China has not only contained India by strengthening Pakistan, but it has refused to recognise India’s claims to Sikkim and encouraged Bangladesh (then East Pakistan) to stand up to India. In the 1965 Indo-Pakistan war, China went so far as to threaten to open a second front against India. But its main support has been expressed through the supply of arms. Once Pakistan was divided in 1971, it became no match for Indian strength.

Aksai Chin’s remoteness should not lead to its dismissal as unimportant. The 1962 war was fought for several reasons. The Chinese approach is determined by three broad considerations; border issues, geopolitics and international strategy, according to Professor Michael Yahuda of the London School of Economics.

Among broader considerations, China is quite aware that both Pakistan and India are capable of continuing their military standoff. China can use India’s desire to control the whole of Kashmir as a bargaining tool. After all, India and China have made slow progress in resolving differences over their shared 4,500-km Himalayan frontier. A good portion of it, 3,268 km, still falls into the three disputed sectors. Their disputes over the western and eastern sectors are particularly sensitive and have prevented better relations for years.

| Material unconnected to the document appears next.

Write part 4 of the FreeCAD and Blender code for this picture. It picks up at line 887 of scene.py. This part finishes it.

Despite the occasional breakthrough such as the exchange of approved maps in minor disputed sectors, as long as India calls for the return of areas of Kashmir China can counterclaim for large parts of the northeastern Indian states of Sikkim and Arunachal Pradesh.

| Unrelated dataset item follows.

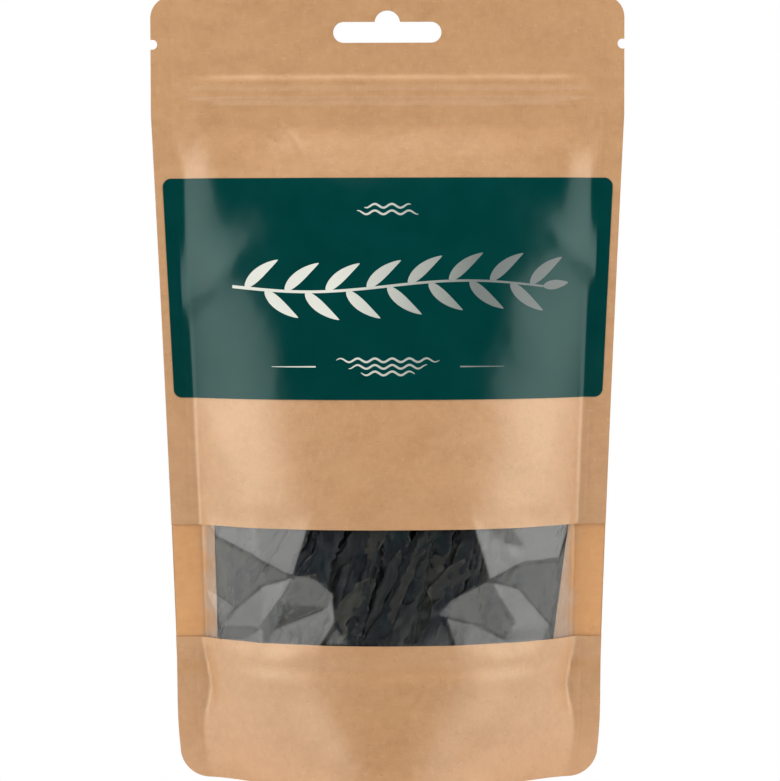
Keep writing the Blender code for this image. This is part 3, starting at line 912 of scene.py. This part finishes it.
def label_outline():
    half = np.array([LABEL_WIDTH / 2])
    top = across(half, LABEL_HIGH)[0] - LABEL_CORNER
    foot = across(half, LABEL_LOW)[0] - LABEL_CORNER
    z_top, z_foot = LABEL_HIGH - LABEL_CORNER, LABEL_LOW + LABEL_CORNER
    outline = []
    for k, (x, z) in enumerate(((top, z_top), (-top, z_top), (-foot, z_foot), (foot, z_foot))):
        outline += arc(x, z, LABEL_CORNER, 90 * k, 90 * k + 90, 10)
    return outline


def make_label(front, label):
    sheet = shell("label_sheet", *front.ply(LABEL_PLY, LABEL_LOW - 4 * MM, LABEL_HIGH + 4 * MM), label)
    die = add_tubes("label_die", [prism(label_outline(), -40 * MM, 0)])
    cut(sheet, die, "INTERSECT")
    bpy.data.objects.remove(die)
    settle(sheet, ["front_label"], "label")


def row_points(x, y, z):
    """A row of points at one height."""
    return np.stack([x, y, np.full_like(x, z)], axis=1)


def base_height(s):
    """Height of the gusset's fold, at the point s of its width."""
    q = np.minimum(np.abs(s) / HALF_INSIDE, 1)
    return RIM + (FOLD - RIM) * q**4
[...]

The longer the Kashmir dispute continues however, the more unlikely it is that China will compromise; it has already built some significant infrastructure in Aksai Chin during the last 40 years. Now an all-weather highway links remote western Tibet (Xizang province as China calls it) from Lhasa to Xinjiang province’s Kashgar, a vital logistical route. Military trucks ply the highway which is largely 4,000 metres above sea level making it one of the highest and coldest roads in the world.

India and China were rivals in the Cold War era. From the 1970s this was reflected in eventual American support for China and the Soviet bloc’s support for India. Since the end of the Cold War, however, India and China have substantially reduced their enmity, finding reasons to co-operate and in some ways co-ordinate their dealings with the world’s sole superpower, the United States.

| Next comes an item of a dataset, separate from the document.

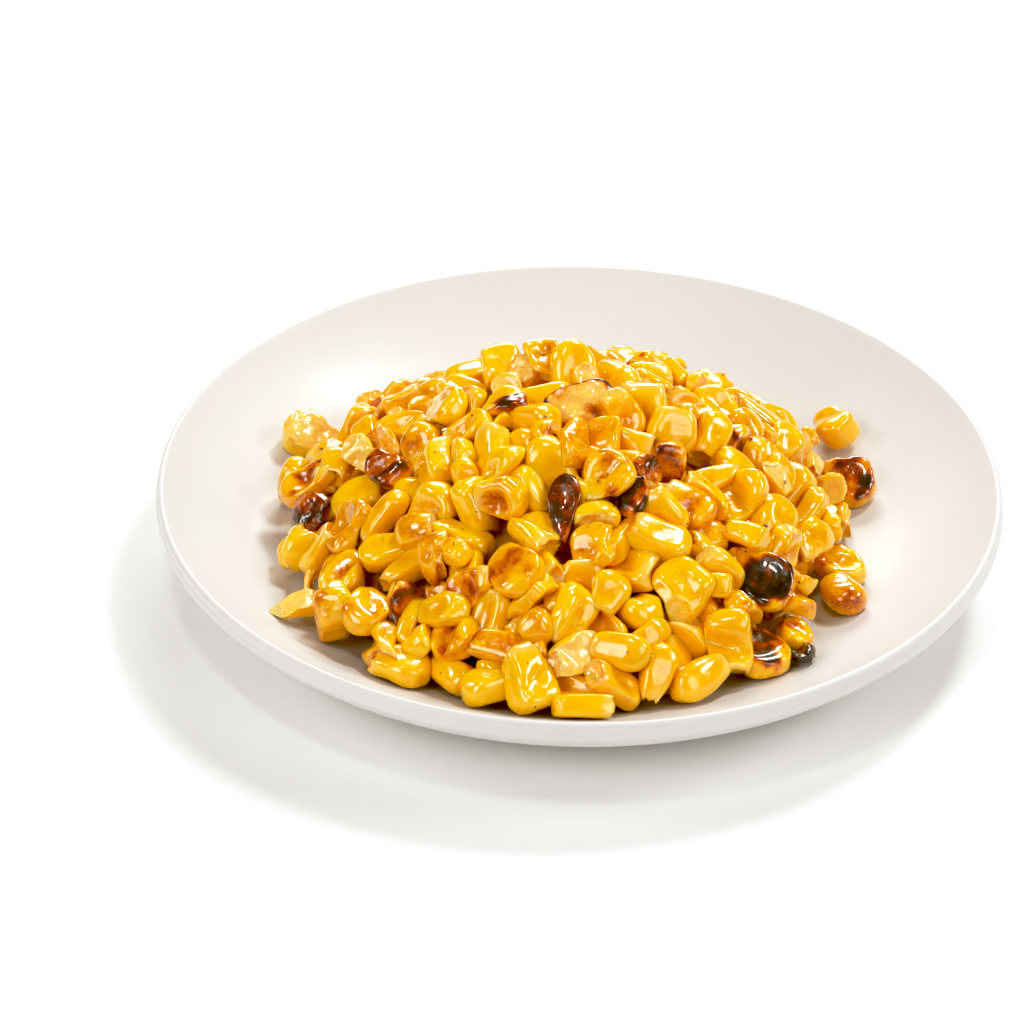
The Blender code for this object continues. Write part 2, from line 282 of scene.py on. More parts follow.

After 11 September matters became more complicated. Both China and India have drawn closer to the US, India perhaps moreso than China. But China is anxious to avoid trouble with the US at a time of leadership succession, and at a time when it has to adjust to the terms of entry to the World Trade Organisation. Moreover, China has benefited to an extent from the “war on terror”, which has enabled it to suppress resistance to its rule in its Central Asian province of Xinjiang. Nevertheless the Chinese eye warily the American military presence in Central Asia and Afghanistan.

From a Chinese point of view the renewing internationalisation of the Kashmir problem has come at a most difficult time, Chinese displeasure with Pakistan in raising tension in the region surfaced when Beijing opposed the Pakistani incursion into Kargil in 1999. It was one of the first occasions that the Chinese withheld support from Pakistan. China has also noticeably not joined Islamabad in calling for an international settlement of the Kashmiri issue, but has implicitly sided with New Delhi in calling for dialogue between the two.